Bob Eggleton
2004 Hugo Winner for Best Professional Artist
I thought Eggleton's cover for this recent reissue of John Brunner's The Sheep Look Up was an interesting choice since it is part of Brunner's doomsaying series that he wrote in the late sixties and early seventies. Stand On Zanzibar won a Hugo for showing a world dying of overpopulation while The Sheep Look Up features pollution.
All three of the 2004 Hugo winners for the short fiction category are available in Science Fiction: The Best of 2003. Unfortunately it has a foil cover which is completely glared away when scanned though I could post a picture of a silvery blur, I suppose. Swanwick's "Legion in Time" is also available in his single author collection The Dog Said Bow-Wow and it can be found online. As for "A Study in Emerald", it was originally found in the themed anthology Shadows Over Baker Street which features a blend of Sherlock Holmes and H. P. Lovecraft; it has been on my "I need to read that" list for some time.
For the first time in a while I really enjoyed all three short fiction winners. There's one exceptionally good story and two very entertaining pastiches which were right up my ally.
"The Cookie Monster"
by Vernor Vinge
2004 Hugo Winner for Best Novella
In the not too distant future a customer service representative at a software company receives a mocking e-mail on her first day filled with personal details. It also has clues that send her on a journey to find that things are not what they seem with her new employer.
I think it's safe to say that you can count on Vinge to take even old ideas (which the characters in "The Cookie Monster" helpfully point out) and spin them into something very different. From that brief description it could easily spin into about thirty common cliches. Vinge starts setting them up and then spins the results into a very different place. Even when I started to see the shape of what was going on he still managed to twist it into something else.
This is a very plot driven story and while the characters aren't quite at the level of cardboard cut outs they don't have a great deal of depth to them either. That didn't bother me though since at its heart "The Cookie Monster" is a short mystery and the development of that arc is what counted. I found it to be a fascinating story and well worth checking out.
"Legions in Time"
by Michael Swanwick
2004 Hugo Winner for Best Novelette
In 1936 a woman takes employment at a barren office where her job is to watch a closet and make sure that nothing comes out of it. After a disturbing run-in with her employer she opens the closet herself to find a gateway to the distant future where a civilization that enslaves others with its mental abilities is creeping backward in time year by year to conquer earlier ages. With the assistance of a woman from 2004 they become tangled in the war and the development of humanity.
Swanwick homages golden age pulp adventures in this story but manages to infuse the camp with some depth in the themes of how time travel would change the development of civilization. So while it features super-telepathic overlords with flying cars fighting space barbarians (and an elf!) it actually adds a touch of clever modern ideas.
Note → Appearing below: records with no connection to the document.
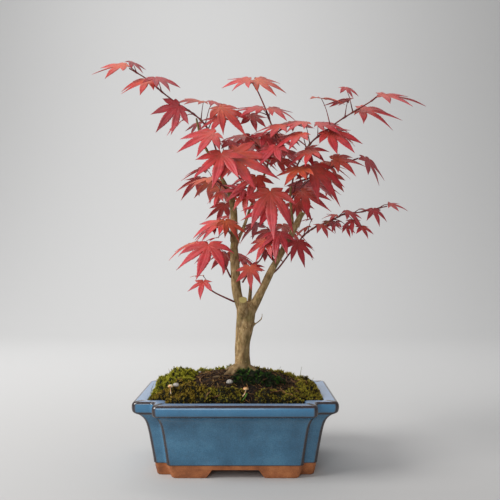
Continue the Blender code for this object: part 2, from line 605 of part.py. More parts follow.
def lay_shoots(wood):
    """Each shoot as one list of shapes. A leaf shifts a little, mostly front or back, until clear."""
    solid_wood = tree_of(wood)
    stems, routes = {}, {}
    for name, points in SHOOTS.items():
        routes[name] = trimmed(smooth_route(points, 3), solid_wood, SHOOT_RADIUS[0])
        stems[name] = tube(routes[name][:-1:4] + routes[name][-1:], SHOOT_RADIUS, 4)
    laid = [solid_wood]
    moves = shifts()
    shoots = {}
    for name, route in routes.items():
        others = [tree_of(stem) for other, stem in stems.items() if other != name]
        own, own_stalks = tree_of(stems[name]), []
        shoots[name] = [stems[name]]
        for x, y, z, bearing, dip, lean, length in LEAVES[name]:
            for shift in moves:
                stalk_end = Vector((x, y, z)) + shift
                wide = tree_of(blade_shape(stalk_end, bearing, dip, lean, length, 2 * BLADE_THICK))
                stalk = tree_of(stalk_shape(route, stalk_end, STALK_RADIUS + CLEAR))
                if meets(wide, laid + others + [own] + own_stalks) or meets(stalk, laid + others):
                    continue
                laid.append(wide)
                own_stalks.append(stalk)
                shoots[name] += [stalk_shape(route, stalk_end, STALK_RADIUS),
                                 blade_shape(stalk_end, bearing, dip, lean, length, BLADE_THICK)]
                break
            else:
                print("no room for a leaf of", name, (x, y, z))
        laid += own_stalks
    return shoots, routes


# Objects

def material(name, colour, roughness, metallic=0.0):
    made = bpy.data.materials.new(name)
    made.use_nodes = True
    shader = made.node_tree.nodes["Principled BSDF"]
    shader.inputs["Base Color"].default_value = (*colour, 1)
    shader.inputs["Roughness"].default_value = roughness
    shader.inputs["Metallic"].default_value = metallic
    return made


def add_object(name, shape, parent, finish=None, smooth=True):
    points, faces = shape
    mesh = bpy.data.meshes.new(name)
    mesh.from_pydata([p * MM for p in points], [], faces)
    mesh.validate()
    if smooth:
        mesh.shade_smooth()
        mesh.set_sharp_from_angle(angle=math.radians(40))
    made = bpy.data.objects.new(name, mesh)
    made.parent = parent
    bpy.context.scene.collection.objects.link(made)
    if finish:
        mesh.materials.append(material(name + "_" + finish[0], *finish[1:]))
    else:
        made.hide_render = True
        made.display_type = "WIRE"
    return made


def cut(target, cutter):
    modifier = target.modifiers.new("cut_" + cutter.name, "BOOLEAN")
    modifier.operation = "DIFFERENCE"
    modifier.object = cutter


def grow_together(target, bud):
    """One body from the overlapping bodies of the target's mesh."""
    modifier = target.modifiers.new("grown_together", "BOOLEAN")
    modifier.operation = "UNION"
    modifier.use_self = True
    modifier.object = bud


def wood_shapes():
    roots = []
    for points in ROOTS:
        lift = ROOT_RADIUS + 2 * CLEAR
        raised = [points[0]] + [(x, y, soil_height(x, y) + lift) for x, y, z in points[1:]]
        radii = [ROOT_RADIUS, ROOT_RADIUS * 0.9, ROOT_RADIUS * 0.45]
        roots.append(tube(smooth_route(raised, 10), radii, 5))
    thick = [limb(points, 12, 8) for points in (TRUNK, LEFT_LIMB, RIGHT_LIMB, FRONT_STUB)]
    thin = [limb(points, 14, 5) for points in (BACK_STUB, DEAD_TWIG, RIGHT_TWIG, CENTRE_TWIG, SIDE_STUB)]
    return thick + thin + roots


def build():
    clear_scene()
    ground = {"soil": soil_shape()}
    for name, (*ranges, _) in MOSS.items():
        ground[name] = moss_shape(*ranges)
    wood = wood_shapes()
    ground_trees = [tree_of(shape) for shape in ground.values()]
    shoots, routes = lay_shoots(joined(wood))

    everything = [p for shapes in shoots.values() for shape in shapes for p in shape[0]]
    everything += pot_shape()[0]
    low = Vector(min(p[k] for p in everything) for k in range(3))
    high = Vector(max(p[k] for p in everything) for k in range(3))
    whole = bpy.data.objects.new("bonsai", None)
    bpy.context.scene.collection.objects.link(whole)
    whole.location = Vector((-(low.x + high.x) / 2, -(low.y + high.y) / 2, FOOT_DROP)) * MM

    pot = add_object("pot", pot_shape(), whole, GLAZE)
    cutters = {
        "front_gap": gap_cutter(FRONT_GAP_HALF, False),
        "side_gap": gap_cutter(SIDE_GAP_HALF, True),
        "foot_recess": box((-RECESS_HALF[0], -RECESS_HALF[1], CUT_LOW), (*RECESS_HALF, FOOT_GAP_HEIGHT)),
        "left_drain": loft([ring((-DRAIN_X, 0), DRAIN_RADIUS, z, DRAIN_SIDES) for z in DRAIN_CUT]),
        "right_drain": loft([ring((DRAIN_X, 0), DRAIN_RADIUS, z, DRAIN_SIDES) for z in DRAIN_CUT]),
    }
    for name, shape in cutters.items():
        cut(pot, add_object(name, shape, whole))

    soil = add_object("soil", ground["soil"], whole, SOIL)
    for side, middle_x in (("left", -DRAIN_X), ("right", DRAIN_X)):
        add_object("drain_screen_" + side, screen_shape(middle_x), whole, SCREEN_PLASTIC, False)
        add_object("drain_wire_" + side, wire_shape(middle_x), whole, WIRE_METAL)
        low, high = SCREEN_ROOM_HEIGHT
        room = box((middle_x - SCREEN_ROOM_HALF, -SCREEN_ROOM_HALF, low),
                   (middle_x + SCREEN_ROOM_HALF, SCREEN_ROOM_HALF, high))
        cut(soil, add_object("screen_room_" + side, room, whole))

    for name, (*_, colour) in MOSS.items():
        add_object(name, ground[name], whole, ("moss", colour, 0.95))
    for name, (x, y, half) in PEBBLES.items():
        z = surface_height(ground_trees, x, y, half[0]) + half[2] + CLEAR
        add_object(name, pebble_shape(x, y, z, half), whole, STONE)
    for name, (x, y, rise, lean) in TOADSTOOLS.items():
        z = surface_height(ground_trees, x, y, 2 * CAP_STALK_RADIUS) + 2 * CLEAR
        head = (x + lean, y + rise / 3, z + rise)
        add_object(name, mushroom_shape((x, y, z), head, CAP_RADIUS, CAP_STALK_RADIUS), whole, MUSHROOM)

    trunk = add_object("trunk", joined(wood), whole, BARK)
    pith = [Vector((TRUNK_X, 0, z)) for z in PITH_HEIGHTS]
    heart = add_object("trunk_heart", tube(pith, [PITH_RADIUS] * 2, 6), whole)
    grow_together(trunk, heart)
    for name, shapes in shoots.items():
        spray = add_object("leaves_" + name, joined(shapes), whole, LEAF_RED)
        start, following = routes[name][0], routes[name][1]
        bud = tube([start.lerp(following, 0.1), start.lerp(following, 0.9)], [BUD_RADIUS] * 2, 3)
        grow_together(spray, add_object("bud_" + name, bud, whole))
    print("laid", sum((len(shapes) - 1) // 2 for shapes in shoots.values()), "leaves")


build()
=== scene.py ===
# %% [markdown]
# # A red maple bonsai in a glazed pot
# This script gives the finished looks to a small Japanese maple that grows in a blue glazed pot with
# indented corners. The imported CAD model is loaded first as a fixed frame: every visible piece below is
# made where that frame says, and rides on its one body. All sizes are real millimetres until a mesh is
# made, because a gardener or a potter thinks in millimetres, and Blender's own unit here is the metre.

# %% Load the frame
import math
import random

import bmesh
import bpy
from mathutils import Matrix, Vector, noise
from mathutils.bvhtree import BVHTree
from mathutils.geometry import interpolate_bezier


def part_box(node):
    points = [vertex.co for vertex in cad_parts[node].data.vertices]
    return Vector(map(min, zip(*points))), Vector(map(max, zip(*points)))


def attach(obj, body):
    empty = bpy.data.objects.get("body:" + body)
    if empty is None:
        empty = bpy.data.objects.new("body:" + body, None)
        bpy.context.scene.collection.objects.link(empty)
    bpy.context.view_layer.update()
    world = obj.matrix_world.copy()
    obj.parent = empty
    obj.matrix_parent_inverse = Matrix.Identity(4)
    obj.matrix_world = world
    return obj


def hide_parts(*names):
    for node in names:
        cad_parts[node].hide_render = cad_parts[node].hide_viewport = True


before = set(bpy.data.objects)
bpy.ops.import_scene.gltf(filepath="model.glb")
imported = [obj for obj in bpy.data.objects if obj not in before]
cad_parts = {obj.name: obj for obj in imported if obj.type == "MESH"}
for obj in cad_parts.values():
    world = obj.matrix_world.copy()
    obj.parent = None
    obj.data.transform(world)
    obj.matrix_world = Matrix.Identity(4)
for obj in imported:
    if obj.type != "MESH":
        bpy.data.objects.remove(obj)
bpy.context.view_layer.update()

pot_low, pot_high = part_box("pot")
MM = 0.001
FOOT_DROP = 2.5  # the tables below count heights from this far above the foot's lower face
HOME = Vector(((pot_low.x + pot_high.x) / 2, (pot_low.y + pot_high.y) / 2, FOOT_DROP * MM))
BODY = "root"
print("pot middle at", [round(v, 4) for v in HOME], "CAD nodes:", len(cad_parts))

# %% [markdown]
# ## Small tools for meshes
# A shape here is a pair: a list of points in millimetres, measured from the middle of the pot's foot,
# and a list of faces. Lofting a stack of loops gives closed pots, tubes and stones alike. Keeping shapes
# as plain lists until the end makes it easy to join several before one object is made from them.

# %% Lofts, routes and tubes


def loft(loops):
    """The closed solid through a stack of equal loops, each anticlockwise from above."""
    count = len(loops[0])
    points = [Vector(p) for loop in loops for p in loop]
    faces = [tuple(reversed(range(count)))]
    for k in range(len(loops) - 1):
        low, high = k * count, (k + 1) * count
        for i in range(count):
            j = (i + 1) % count
            faces.append((low + i, low + j, high + j, high + i))
    faces.append(tuple(range((len(loops) - 1) * count, len(loops) * count)))
    return points, faces


def joined(shapes):
    """One shape from several."""
    points, faces = [], []
    for more_points, more_faces in shapes:
        start = len(points)
        points += more_points
        faces += [tuple(start + i for i in face) for face in more_faces]
    return points, faces


def smooth_route(points, step):
    """Points about one step apart along a smooth curve through the given ones."""
    ends = [Vector(p) for p in points]
    ways = []
    for i in range(len(ends)):
        before, after = ends[max(i - 1, 0)], ends[min(i + 1, len(ends) - 1)]
        ways.append((after - before) / (1 if i in (0, len(ends) - 1) else 2))
    route = [ends[0]]
    for a, b, way_a, way_b in zip(ends, ends[1:], ways, ways[1:]):
        parts = max(1, round((b - a).length / step))
        route += interpolate_bezier(a, a + way_a / 3, b - way_b / 3, b, parts + 1)[1:]
    return route


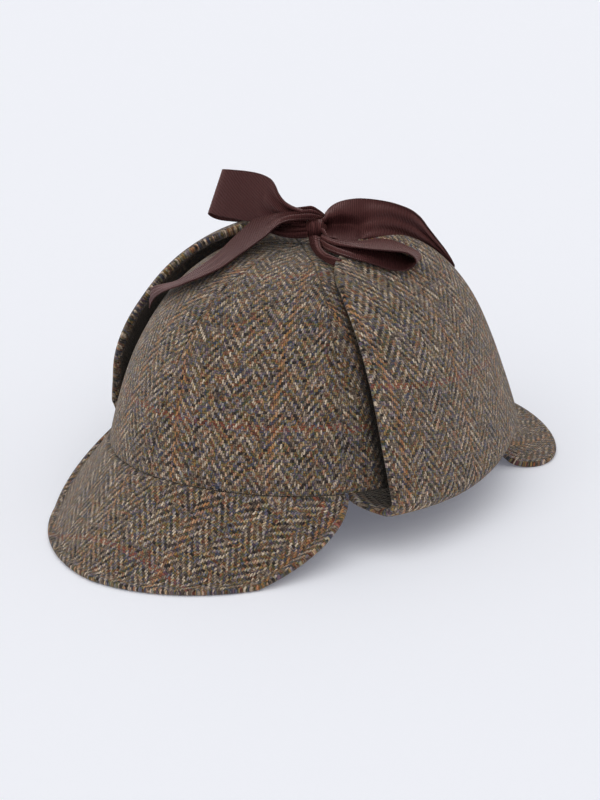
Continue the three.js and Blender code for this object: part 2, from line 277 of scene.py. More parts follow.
# Node helpers.
class Graph:
    def __init__(self, name):
        self.material = bpy.data.materials.new(name)
        self.material.use_nodes = True
        self.tree = self.material.node_tree
        self.shader = next(node for node in self.tree.nodes if node.type == "BSDF_PRINCIPLED")

    def feed(self, socket, value):
        if hasattr(value, "is_linked"):
            self.tree.links.new(value, socket)
        elif value is not None:
            socket.default_value = value

    def add(self, kind, **settings):
        node = self.tree.nodes.new(kind)
        for key, value in settings.items():
            setattr(node, key, value)
        return node

    def math(self, operation, *values):
        node = self.add("ShaderNodeMath", operation=operation)
        for socket, value in zip(node.inputs, values):
            self.feed(socket, value)
        return node.outputs[0]

    def combine(self, x, y, z=0.0):
        node = self.add("ShaderNodeCombineXYZ")
        for socket, value in zip(node.inputs, (x, y, z)):
            self.feed(socket, value)
        return node.outputs[0]

    def cloth(self):  # across and along the cloth, in millimetres
        uv = self.add("ShaderNodeUVMap", uv_map="cloth")
        split = self.add("ShaderNodeSeparateXYZ")
        self.feed(split.inputs[0], uv.outputs[0])
        return [self.math("MULTIPLY", split.outputs[place], 1 / mm) for place in (0, 1)]

    def noise(self, vector, scale, detail=2.0):
        node = self.add("ShaderNodeTexNoise")
        self.feed(node.inputs["Vector"], vector)
        node.inputs["Scale"].default_value = scale
        node.inputs["Detail"].default_value = detail
        return node.outputs[0]

    def hump(self, share, sharpness):  # rises from 0 to 1 and back as the share goes from 0 to 1
        fromMiddle = self.math("ABSOLUTE", self.math("MULTIPLY_ADD", share, 2.0, -1.0))
        return self.math("SUBTRACT", 1.0, self.math("POWER", fromMiddle, sharpness))

    def chance(self, vector):  # three random shares for each place
        node = self.add("ShaderNodeTexWhiteNoise", noise_dimensions="3D")
        self.feed(node.inputs["Vector"], vector)
        split = self.add("ShaderNodeSeparateColor")
        self.feed(split.inputs[0], node.outputs["Color"])
        return split.outputs[0], split.outputs[1], split.outputs[2]

    def mixValue(self, factor, first, second):
        node = self.add("ShaderNodeMix", data_type="FLOAT")
        self.feed(node.inputs[0], factor)
        self.feed(node.inputs[2], first)
        self.feed(node.inputs[3], second)
        return node.outputs[0]

    def ramp(self, factor, stops, steps="LINEAR"):
        node = self.add("ShaderNodeValToRGB")
        self.feed(node.inputs[0], factor)
        band = node.color_ramp
        band.interpolation = steps
        while len(band.elements) < len(stops):
            band.elements.new(0.5)
        for element, (place, colour) in zip(band.elements, stops):
            element.position = place
            element.color = tint(colour)
        return node.outputs[0]

    def mix(self, factor, first, second, blend="MIX"):
        node = self.add("ShaderNodeMix", data_type="RGBA", blend_type=blend)
        self.feed(node.inputs[0], factor)
        self.feed(node.inputs[6], first)
        self.feed(node.inputs[7], second)
        return node.outputs[2]

    def fromTo(self, value, low, high, start=0.0, end=1.0):
        node = self.add("ShaderNodeMapRange")
        for socket, given in zip(node.inputs, (value, low, high, start, end)):
            self.feed(socket, given)
        return node.outputs[0]

    def finish(self, cloth):
        self.shader.inputs["Roughness"].default_value = cloth["roughness"]
        self.shader.inputs["Specular IOR Level"].default_value = cloth["specular"]
        self.shader.inputs["Sheen Weight"].default_value = cloth["sheen"]
        self.shader.inputs["Sheen Roughness"].default_value = cloth["sheenRoughness"]
        self.shader.inputs["Sheen Tint"].default_value = tint(cloth["sheenTint"])

    def bump(self, height, distance, strength):
        node = self.add("ShaderNodeBump")
        node.inputs["Distance"].default_value = distance * mm
        node.inputs["Strength"].default_value = strength
        self.feed(node.inputs["Height"], height)
        self.feed(self.shader.inputs["Normal"], node.outputs[0])


def tint(colour):  # display colour, 0 to 255, to scene colour
    def one(value):
        value /= 255
        return value / 12.92 if value <= 0.04045 else ((value + 0.055) / 1.055) ** 2.4

    return tuple(one(value) for value in colour) + (1.0,)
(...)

In addition I found the viewpoint character to be fairly interesting as someone over their head but also unflappable. It's as though Swanwick expanded the weak characterization of golden age stories to contain something greater.
A golden age homage melded with current storytelling concept is a tricky balancing act and I think Swanwick managed to pull it off well. "Legions in Time" is 1934 SF filtered through 2004 and for someone familiar with those pulp adventures it is a fun time.
"A Study in Emerald"
by Neil Gaiman
2004 Hugo Winner for Best Short Story
It has been a few years since I read the Arthur Conan Doyle story "A Study in Scarlet" but even then the parallels between it and Gaiman's "A Study in Emerald" are very clear. Gaiman appropriates the bulk of that original Sherlock Holmes story and someone familiar with it will recognize large blocks of the text.
Toward the end of the ninteenth century a British soldier who was wounded in Afganistan becomes roommates with an eccentric consulting detective. They're called to the site of a grusome murder where the room has been painted green with the victim's blood.
Despite the fact that Gaiman liberally borrows from Conan Doyle he manages to throw in his own twists. Not just in the Lovecraftian style which was a given from the anthology it was written for but in what he does with character's histories. Someone unfamiliar with Holmes or Lovecraft would find just an entertaining story, someone who knows both of them will find some interesting twists in the tale.